→ Set exercise:
Copy, without any alteration, the lines from the one that includes "image_sensor();" up to and including the one that includes "obj.parent = None".

→ Material for this exercise:
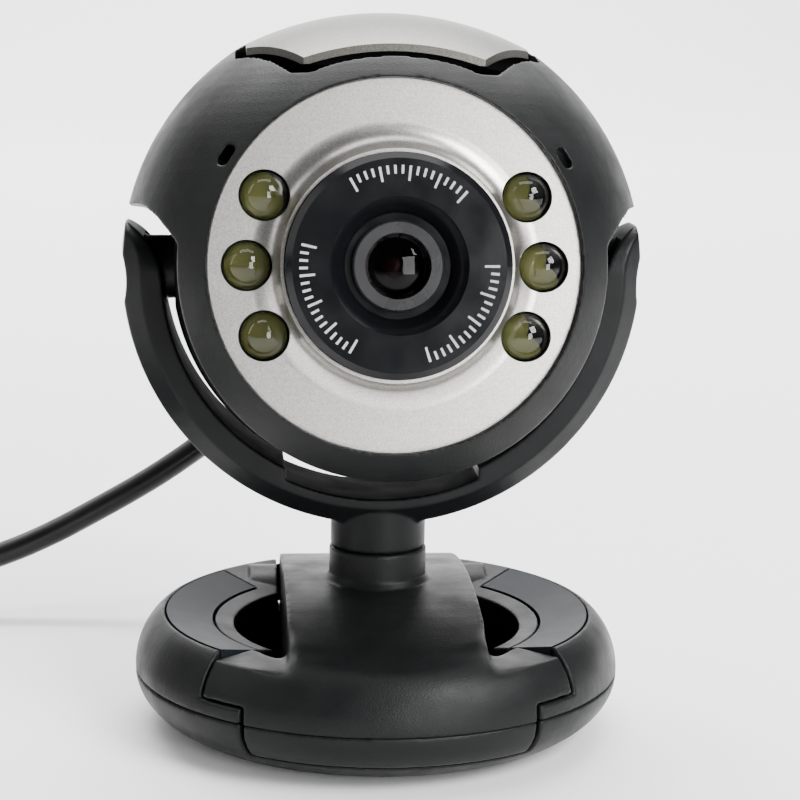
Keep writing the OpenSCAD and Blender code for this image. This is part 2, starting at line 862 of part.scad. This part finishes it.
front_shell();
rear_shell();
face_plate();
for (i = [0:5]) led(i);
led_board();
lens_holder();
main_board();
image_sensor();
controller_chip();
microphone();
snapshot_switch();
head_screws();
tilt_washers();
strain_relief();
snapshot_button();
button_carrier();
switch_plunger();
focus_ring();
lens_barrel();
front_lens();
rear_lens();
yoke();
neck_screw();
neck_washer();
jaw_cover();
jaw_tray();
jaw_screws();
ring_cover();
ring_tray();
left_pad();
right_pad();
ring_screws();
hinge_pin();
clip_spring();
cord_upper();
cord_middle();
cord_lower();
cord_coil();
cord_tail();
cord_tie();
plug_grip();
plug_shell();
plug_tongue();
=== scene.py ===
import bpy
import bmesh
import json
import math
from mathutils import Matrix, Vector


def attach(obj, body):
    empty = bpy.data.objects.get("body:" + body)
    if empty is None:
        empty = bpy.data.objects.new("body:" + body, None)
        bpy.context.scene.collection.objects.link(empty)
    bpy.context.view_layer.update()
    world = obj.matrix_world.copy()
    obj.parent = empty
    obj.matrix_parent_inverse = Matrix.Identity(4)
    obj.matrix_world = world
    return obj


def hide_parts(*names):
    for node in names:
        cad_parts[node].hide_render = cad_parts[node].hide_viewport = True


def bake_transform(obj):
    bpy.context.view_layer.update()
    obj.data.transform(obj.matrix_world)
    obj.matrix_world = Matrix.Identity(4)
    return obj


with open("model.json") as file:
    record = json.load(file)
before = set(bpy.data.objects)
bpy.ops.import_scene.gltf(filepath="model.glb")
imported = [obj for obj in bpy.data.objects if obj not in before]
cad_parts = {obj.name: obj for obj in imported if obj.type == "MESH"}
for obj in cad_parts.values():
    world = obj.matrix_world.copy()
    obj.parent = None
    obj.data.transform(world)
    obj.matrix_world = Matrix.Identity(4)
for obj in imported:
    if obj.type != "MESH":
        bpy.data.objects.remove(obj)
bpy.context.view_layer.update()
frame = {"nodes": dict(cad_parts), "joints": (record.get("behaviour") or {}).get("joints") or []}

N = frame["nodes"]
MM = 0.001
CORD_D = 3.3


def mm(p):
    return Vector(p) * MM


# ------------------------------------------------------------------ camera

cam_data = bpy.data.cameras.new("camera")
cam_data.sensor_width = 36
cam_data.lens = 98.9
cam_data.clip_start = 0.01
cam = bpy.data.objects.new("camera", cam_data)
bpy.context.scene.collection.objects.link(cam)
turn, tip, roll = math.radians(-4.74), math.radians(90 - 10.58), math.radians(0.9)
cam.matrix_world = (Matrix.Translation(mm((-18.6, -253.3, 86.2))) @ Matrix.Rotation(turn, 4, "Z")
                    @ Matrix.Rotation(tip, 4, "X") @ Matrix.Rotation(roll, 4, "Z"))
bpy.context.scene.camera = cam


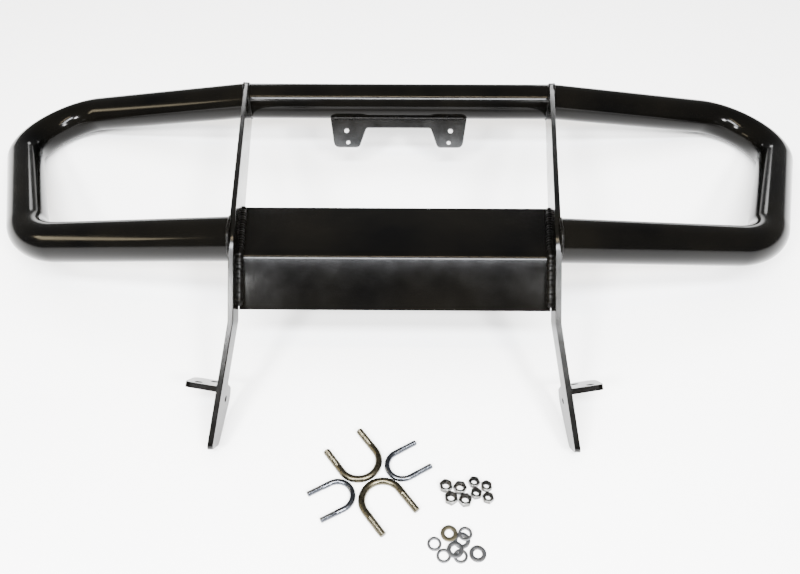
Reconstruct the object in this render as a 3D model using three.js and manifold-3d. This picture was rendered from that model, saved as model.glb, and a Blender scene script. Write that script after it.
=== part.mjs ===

→ Exercise answer:
image_sensor();
controller_chip();
microphone();
snapshot_switch();
head_screws();
tilt_washers();
strain_relief();
snapshot_button();
button_carrier();
switch_plunger();
focus_ring();
lens_barrel();
front_lens();
rear_lens();
yoke();
neck_screw();
neck_washer();
jaw_cover();
jaw_tray();
jaw_screws();
ring_cover();
ring_tray();
left_pad();
right_pad();
ring_screws();
hinge_pin();
clip_spring();
cord_upper();
cord_middle();
cord_lower();
cord_coil();
cord_tail();
cord_tie();
plug_grip();
plug_shell();
plug_tongue();
=== scene.py ===
import bpy
import bmesh
import json
import math
from mathutils import Matrix, Vector


def attach(obj, body):
    empty = bpy.data.objects.get("body:" + body)
    if empty is None:
        empty = bpy.data.objects.new("body:" + body, None)
        bpy.context.scene.collection.objects.link(empty)
    bpy.context.view_layer.update()
    world = obj.matrix_world.copy()
    obj.parent = empty
    obj.matrix_parent_inverse = Matrix.Identity(4)
    obj.matrix_world = world
    return obj


def hide_parts(*names):
    for node in names:
        cad_parts[node].hide_render = cad_parts[node].hide_viewport = True


def bake_transform(obj):
    bpy.context.view_layer.update()
    obj.data.transform(obj.matrix_world)
    obj.matrix_world = Matrix.Identity(4)
    return obj


with open("model.json") as file:
    record = json.load(file)
before = set(bpy.data.objects)
bpy.ops.import_scene.gltf(filepath="model.glb")
imported = [obj for obj in bpy.data.objects if obj not in before]
cad_parts = {obj.name: obj for obj in imported if obj.type == "MESH"}
for obj in cad_parts.values():
    world = obj.matrix_world.copy()
    obj.parent = None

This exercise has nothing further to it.